England's Pride: the story of the Gordon Relief Expedition by Julian Symons
London: White Lion Publishers, 1974 (first published by Hamish Hamilton 1965)
ISBN 085617548X
Many years ago I, like tens of thousands of other Melburnians, emerged from the underground railway station at Parliament and walked past a statue of General Gordon on my way to work. Paid for by public subscription, it is an indicator of how shocking to the Empire his death was, and in how much esteem he was held. I wonder how many commuters today even know who he is?
Certainly in 1884 everyone in England knew him - a hero from his service in China, and seen as a moral exemplar owing to his efforts to eradicate slavery in Africa, "Chinese" Gordon seems the quintessential Victorian hero - doing good work in far-flung places, wildly eccentric, and a favourite of the Queen.
Gordon ended up in the Sudan mainly owing to Gladstone's unwillingness to spend money on a military intervention there. In fact he had decided that the Anglo-Egyptian force in Khartoum should be withdrawn, rather than face the forces of the Mahdi, who's rebellion was gathering strength. The newspapers were pushing for a relief force to be sent, but the Government decided that they could just send Gordon, hoping his cachet would be enough to enable an orderly withdrawal, assuage public opinion, and curtail any unnecessary expense.
Unfortunately for Gladstone and his government, Gordon was a poor choice for such an assignment. Firstly, Gordon was a Christian visionary: hardly a good choice to try and pacify an Islamic insurgency. Secondly, he followed his own path, revealed to him by God, as he thought. Sent to arrange a retreat he instead fortified Khartoum and set himself to withstand a siege.
Soon enough he was surrounded by Mahdist forces, and it was public opinion - whipped up again by the newspapers - that forced the Government to send an expedition to relieve Gordon and bring him safely back to Egypt. If the Mahdi was defeated in the process, all the better.... so much for saving money!

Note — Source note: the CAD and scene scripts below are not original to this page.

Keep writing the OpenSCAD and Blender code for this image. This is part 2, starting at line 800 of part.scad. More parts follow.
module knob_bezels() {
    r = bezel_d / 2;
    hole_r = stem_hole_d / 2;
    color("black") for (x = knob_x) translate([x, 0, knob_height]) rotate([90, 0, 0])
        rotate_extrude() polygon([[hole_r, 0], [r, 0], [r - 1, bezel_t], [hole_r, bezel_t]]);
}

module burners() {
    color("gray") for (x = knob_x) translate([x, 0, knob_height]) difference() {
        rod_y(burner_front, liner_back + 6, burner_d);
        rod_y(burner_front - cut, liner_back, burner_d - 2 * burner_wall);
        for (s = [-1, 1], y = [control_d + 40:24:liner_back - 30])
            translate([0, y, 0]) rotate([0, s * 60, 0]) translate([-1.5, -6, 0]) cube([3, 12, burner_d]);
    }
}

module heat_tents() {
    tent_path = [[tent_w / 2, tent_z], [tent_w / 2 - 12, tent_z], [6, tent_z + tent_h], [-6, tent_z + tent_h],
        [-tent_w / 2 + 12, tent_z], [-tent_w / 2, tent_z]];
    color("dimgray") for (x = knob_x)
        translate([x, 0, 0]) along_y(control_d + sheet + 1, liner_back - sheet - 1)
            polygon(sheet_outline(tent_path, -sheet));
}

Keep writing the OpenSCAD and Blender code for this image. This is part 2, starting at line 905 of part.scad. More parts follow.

England's Pride is the story of the expeditionary force that was sent up the Nile to relieve Gordon: a story of success and failures, of battles and massacres, and of Victorian attitudes and characters such as Generals Wolseley, Buller and Stewart, Colonels Barnaby and Butler, Lord Charles Beresford and most famous probably today Kitchener, who played a minor but important role in what came to pass in 1884-5.
Once Gladstone was finally convinced that rescue of Gordon was needed, the army decided the best course of action was to trans-ship the force up the Nile in small whaling boats to a forward base at Korti, and then send a force across the desert on camel to Metemmeh before continuing on to Khartoum.
The story therefore is mainly one of logistics and movement rather than fighting: the logistics and movement were in fact bigger obstacles to the army than any of the Arab warriors that they met on the battlefield. Moving thousands of men up the Nile over multiple cataracts (some of which were at the time un-mapped) was a huge undertaking, requiring mammoth efforts not only from the troops themselves, by the boatbuilders who built over 400 whalers in quick time, and also the Canadian guides (voyageurs) who were employed to manoeuvre the boats up the river safely to their destination (which in great part they managed).
The provision of camels proved to be a major problem. There were never enough for the army's needs and those they did have became severely over-worked. In fact one of the main reasons that reprisal against the Mahdi's forces for his sack of Khartoum (which occurred two days before the first British steamer came in sight of the town) was discontinued was that the British had too few camels to engage in effective campaigning.
Symons maps all this out well, and also provides a good synopsis of the final days of Gordon and the battle of Abu Klea. He charts the fate of those involved in the expedition - who prospered and who didn't, and a useful chapter speculating whether there was any chance that relief of Gordon was ever a realistic prospect. Symons thinks that those who became scapegoats at the time were unfairly treated and concludes that if anyone was to blame, it was Gordon for not communicating his position effectively enough to Wolseley, and Gladstone for delaying his decision to send a relief force. Wolseley's army, all things considered, did about as well as it could have in the situation.
What struck me most in this retelling of a great Victorian epic was how the situation rings through the ages - vacillating politicians and bickering military leaders leading to disaster is a story as old as time, and as recent and tomorrow's news.
England's Pride is a solid exposition of an interesting, if now semi-forgotten, piece of Empire history.